On a later tour of the school, my guide, a locally born 18-year-old teacher-in-training named Xiao Fan, spoke fluent Mandarin with the curling “er’s” of a Beijing accent. As we poked our heads into classrooms, Xiao Fan pointed out several teachers who’ve been sent to the school from China, including one prim woman from Guizhou. Before COVID-19, Chinese government programs were sending up to 2,000 teachers a year to Thailand at little or no cost to the host institutions
Just a dozen years since the Jiaolian School was founded, it now rivals the Huaxing School in size and resources. Both currently claim around 1,600 students and operate as private schools — “informal tuition schools” under Thai law — that exist in addition to Thailand’s national daytime schools. They both hold evening classes each weekday from 5pm to 8pm and teach Mandarin, Chinese culture, English, math and other subjects. Tuition at Huaxing is just THB 3,900 (NT$3,550) for a six-month semester, while Jiaolian charges THB 2,800 (NT$2,550) for a five-month term. Both schools said this only covers about 60 per cent of their operating budgets, and for the rest, they depend heavily on their respective foreign benefactors, Jiaolian on China and Huaxing on Taiwan.
Despite the divide, Mingming insisted the Jiaolian School’s opening was about pragmatism, not politics. The school does not have classes in history or civics, she said, and issues like Taiwan rarely if ever come up in classrooms.
“It is very easy to say this is Taiwan versus China. But please don’t write that article!” Wang admonished me. “I am not in Taiwan. And I am not in China. I live in Thailand as an ethnic Chinese and I am a Thai citizen. For our school and our community, we must make very practical decisions about what is now the best way forward for us. And this does not fit any easy formula!”

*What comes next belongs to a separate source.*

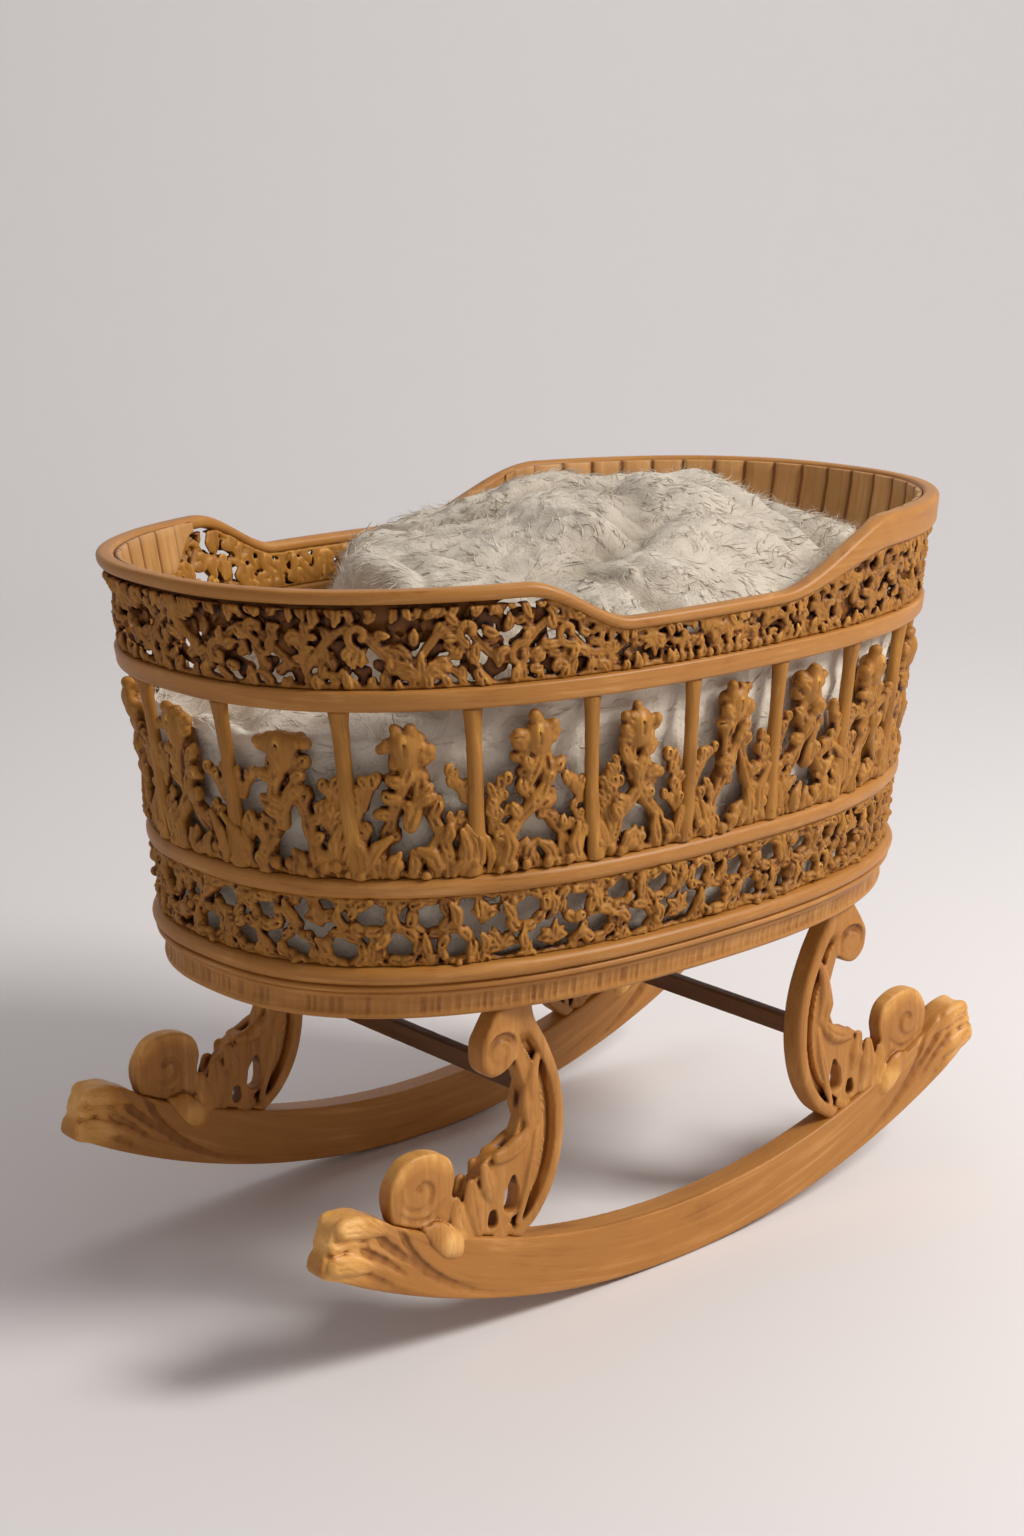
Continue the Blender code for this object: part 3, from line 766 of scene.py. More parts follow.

In Thailand’s Yunnan villages, said Siriphon, “If you talk about cultural identity, it’s no problem. But when you get into politics, it’s a big mess. People are worried if they say the wrong thing, it will affect their relationships and support from Taiwan or China.”
As to whether more Yunnan schools in other villages will continue to switch from Taiwan to China, Siriporn said, “I cannot give you the final word on this, but you can see the trend.”